By the time I get to the stag, I’ve ticked off most things on my Scottish sights bingo card. The only incongruous detail is the tuk tuk itself – a vehicle more suited to the streets of Mumbai and Bangkok than the Hebrides – though the ‘Tuk a Wee Tour’ sign on the roof helps redress the balance. With its low speeds and open sides, a tuk tuk is a great way to experience this isle of bleak beauty, in which you’re just as likely to see hares or roe deer on the roads as cars, low clouds feel almost within touching distance and winds whistle across the marshes like troubled spirits.
It may be stunning but, outside of summer, it can also be a little cold and wet. Luckily, I have two great options when it comes to getting warm. The first is to drink some whisky, for which Islay is rightly famous (its nine distilleries read like a rundown of the Scotland’s most famous single malts). The second is my hotel, The Machrie, a cosy refuge at the end of a mile-long track. It may be adjacent to one of the world’s best golf courses but it certainly isn’t one of those bland golf hotels in which guests like myself, whose only experience of the game is putting balls through miniature windmills, feel alienated.
Yes, there are golfers here. But there are also plenty of guests who clearly have no intention of picking up a sand wedge. They’ve come to The Machrie for the luxe rooms, chef Calum Hall’s locally sourced food and the ambience – and they’re using it as a base to see the island, tour the likes of the Ardbeg, Bunnahabhain, Caol Ila and Laphroaig distilleries and come back to the hotel to sample their produce beside crackling fires. I’m in full agreement.

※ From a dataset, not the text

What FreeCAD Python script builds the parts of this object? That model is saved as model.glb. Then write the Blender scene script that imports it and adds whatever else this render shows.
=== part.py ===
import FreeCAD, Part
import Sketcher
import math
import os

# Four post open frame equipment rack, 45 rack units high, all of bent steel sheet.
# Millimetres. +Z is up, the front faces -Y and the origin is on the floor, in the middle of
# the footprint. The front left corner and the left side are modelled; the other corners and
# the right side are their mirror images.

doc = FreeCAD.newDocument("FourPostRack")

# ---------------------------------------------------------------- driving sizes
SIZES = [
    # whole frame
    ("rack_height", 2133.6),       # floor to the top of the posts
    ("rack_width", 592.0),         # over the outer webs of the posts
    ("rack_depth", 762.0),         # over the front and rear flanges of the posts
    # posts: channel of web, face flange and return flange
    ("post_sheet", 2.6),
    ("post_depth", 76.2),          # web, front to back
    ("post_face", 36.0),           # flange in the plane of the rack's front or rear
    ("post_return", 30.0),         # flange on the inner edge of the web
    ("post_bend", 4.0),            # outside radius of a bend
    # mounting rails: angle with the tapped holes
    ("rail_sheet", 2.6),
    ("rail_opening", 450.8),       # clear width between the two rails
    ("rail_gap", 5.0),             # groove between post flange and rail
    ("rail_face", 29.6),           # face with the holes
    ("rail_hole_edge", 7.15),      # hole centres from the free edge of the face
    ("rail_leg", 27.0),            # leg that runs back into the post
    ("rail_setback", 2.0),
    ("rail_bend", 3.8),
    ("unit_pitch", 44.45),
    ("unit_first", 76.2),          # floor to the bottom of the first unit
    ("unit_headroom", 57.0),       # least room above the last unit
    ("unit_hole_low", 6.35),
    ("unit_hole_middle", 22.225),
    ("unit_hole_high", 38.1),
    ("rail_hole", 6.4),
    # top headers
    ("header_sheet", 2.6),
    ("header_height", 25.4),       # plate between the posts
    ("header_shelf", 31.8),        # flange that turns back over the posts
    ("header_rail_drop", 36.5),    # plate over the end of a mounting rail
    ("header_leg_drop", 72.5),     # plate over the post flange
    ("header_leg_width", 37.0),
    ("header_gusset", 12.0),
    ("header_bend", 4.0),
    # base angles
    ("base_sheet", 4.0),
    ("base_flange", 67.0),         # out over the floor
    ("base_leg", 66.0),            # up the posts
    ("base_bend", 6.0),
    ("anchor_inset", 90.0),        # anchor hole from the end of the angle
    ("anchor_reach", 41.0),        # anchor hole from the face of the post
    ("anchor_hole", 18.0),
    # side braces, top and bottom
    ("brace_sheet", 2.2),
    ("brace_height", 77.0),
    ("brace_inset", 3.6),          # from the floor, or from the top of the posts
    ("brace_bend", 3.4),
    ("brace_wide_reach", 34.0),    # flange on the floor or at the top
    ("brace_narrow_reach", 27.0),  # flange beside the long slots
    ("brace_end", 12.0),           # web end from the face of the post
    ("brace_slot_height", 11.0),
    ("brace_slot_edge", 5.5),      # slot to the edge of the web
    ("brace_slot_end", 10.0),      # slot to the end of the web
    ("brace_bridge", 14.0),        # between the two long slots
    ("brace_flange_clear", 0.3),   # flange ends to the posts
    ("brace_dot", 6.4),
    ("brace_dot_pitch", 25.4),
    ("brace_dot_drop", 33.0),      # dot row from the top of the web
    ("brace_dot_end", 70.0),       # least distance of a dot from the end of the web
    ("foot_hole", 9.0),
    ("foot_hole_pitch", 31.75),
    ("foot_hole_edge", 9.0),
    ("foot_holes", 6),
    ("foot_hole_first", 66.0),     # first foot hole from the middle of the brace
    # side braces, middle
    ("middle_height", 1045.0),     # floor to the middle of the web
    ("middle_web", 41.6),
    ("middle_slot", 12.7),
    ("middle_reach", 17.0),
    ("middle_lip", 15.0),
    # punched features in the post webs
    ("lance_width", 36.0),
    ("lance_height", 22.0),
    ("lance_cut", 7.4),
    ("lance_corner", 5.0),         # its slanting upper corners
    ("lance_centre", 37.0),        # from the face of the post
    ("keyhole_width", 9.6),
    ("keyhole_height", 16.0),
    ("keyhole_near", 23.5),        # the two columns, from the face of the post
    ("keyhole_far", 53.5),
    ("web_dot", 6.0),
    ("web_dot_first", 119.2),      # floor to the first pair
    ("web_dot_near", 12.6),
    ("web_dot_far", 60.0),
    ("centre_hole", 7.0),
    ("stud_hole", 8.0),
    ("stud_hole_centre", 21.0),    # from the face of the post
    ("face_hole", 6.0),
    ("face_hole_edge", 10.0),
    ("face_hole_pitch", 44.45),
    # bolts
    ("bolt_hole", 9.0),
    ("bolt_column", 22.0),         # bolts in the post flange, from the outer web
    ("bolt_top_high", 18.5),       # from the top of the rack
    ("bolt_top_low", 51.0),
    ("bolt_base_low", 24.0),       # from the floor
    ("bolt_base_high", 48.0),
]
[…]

The Machrie is beautiful and welcoming. Comfy sofas and chairs are everywhere, contemporary art hangs on Farrow & Ball-painted walls – none of your tired tartan trimmings here – and even the animal heads in the Stag Lounge and the 18 Restaurant & Bar are witty pieces made from fabric and wood. I spend my final night there in a fireside armchair, sipping Deer & Stormy whisky cocktails and G&Ts made with Islay gin, before heading through to the restaurant for a Taste of Islay menu that includes Loch Gruinart oysters in a seaweed-and-breadcrumbs coating, a loin of rabbit wrapped in leek, a creamy bisque made with local crab and lobsters, and vegetables from nearby Nerabus Farm. And that’s before I even get to the main. It’s venison, of course – a sunset-pink loin served with salted crab apple and spinach purée – and my mind goes back to earlier in the day, and those hostile eyes and sharp-looking antlers. It couldn’t be, could it?